Lucy finds herself drawn toward a vast figure emerging from the marshes: a woman of iron, mud, rage and warning, awakened by the poisoning of the earth’s rivers and wetlands.
Where The Iron Man turns on fear, appetite and cosmic threat, The Iron Woman is sharper, stranger and more openly ecological. Hughes writes it as a fable of contamination and revenge, full of waste, sludge, animal intelligence and apocalyptic weather. It is still technically a children’s book, but in the way old children’s books often are: half moral tale, half nightmare, not especially interested in reassuring anyone that civilisation has the situation under control.
This Faber hardback edition is illustrated by Andrew Davidson, whose black-and-white engravings give the book a proper myth-object quality: otters, armour, riverbanks, machinery, darkness, all rendered with the menace of something dredged from a poisoned dream.
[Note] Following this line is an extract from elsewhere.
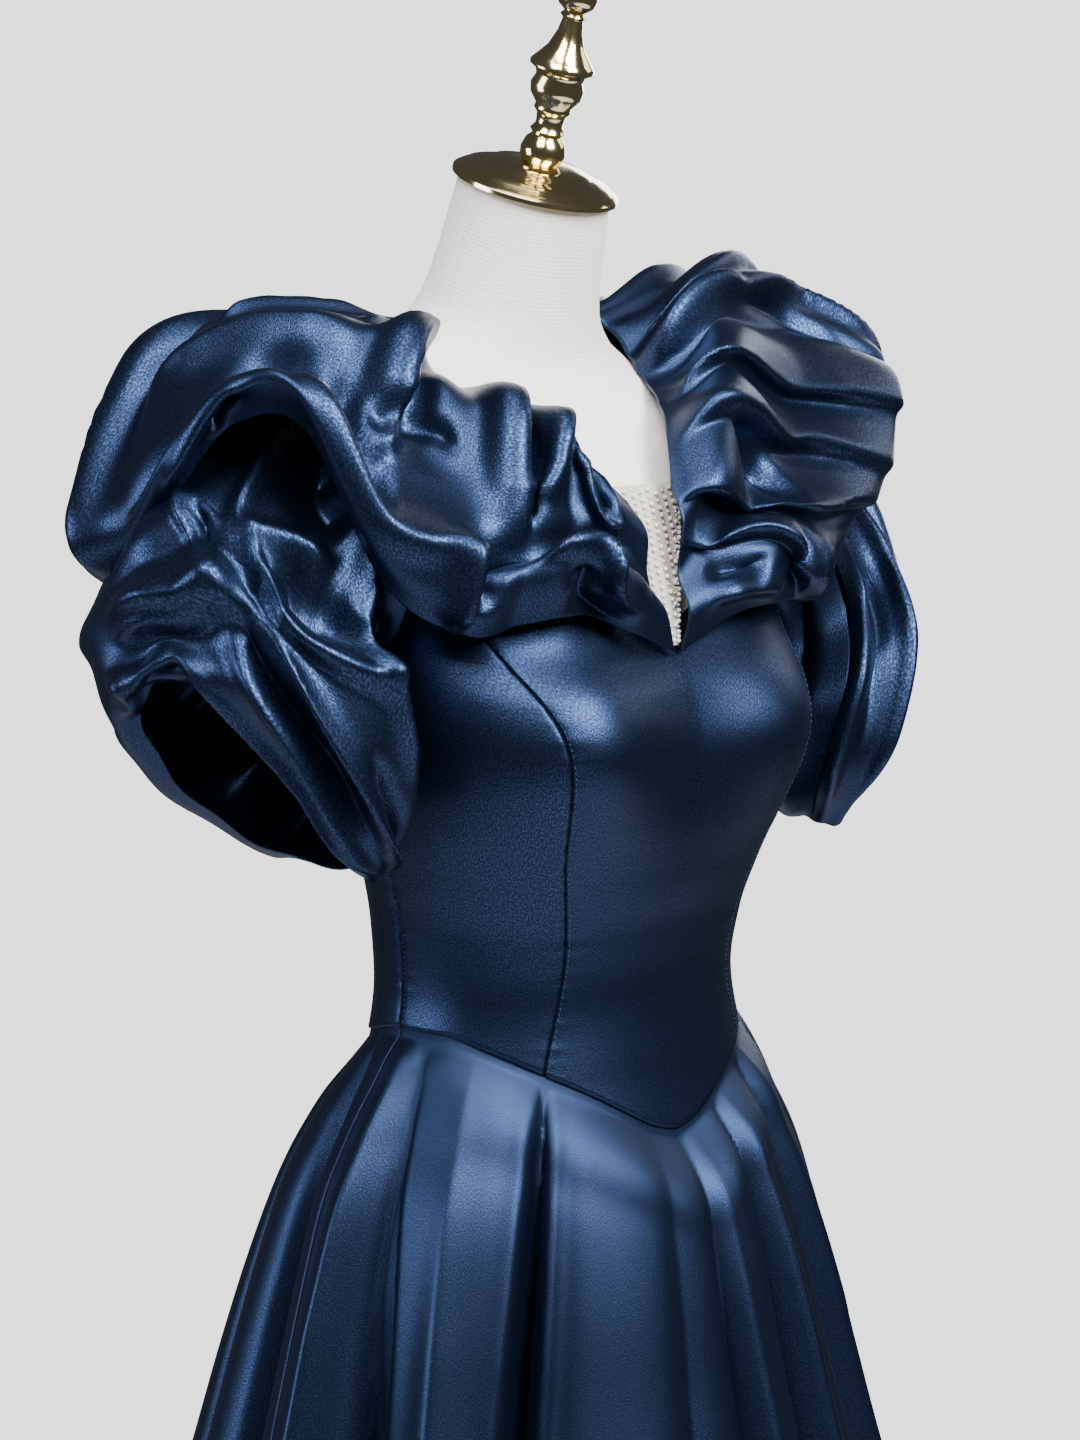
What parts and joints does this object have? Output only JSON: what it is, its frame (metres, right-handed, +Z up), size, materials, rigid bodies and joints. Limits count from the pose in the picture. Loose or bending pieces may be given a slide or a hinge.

A great one for Hughes readers, collectors of illustrated children’s books, environmental fiction people, and anyone who likes their fables with mud under the nails.
First Faber hardback edition, 1993, with dust jacket. Illustrated by Andrew Davidson. Some light rubbing, creasing and shelf wear to jacket edges and corners, with minor marks visible; internally clean from the photos, binding appears sound. A very good, highly presentable copy.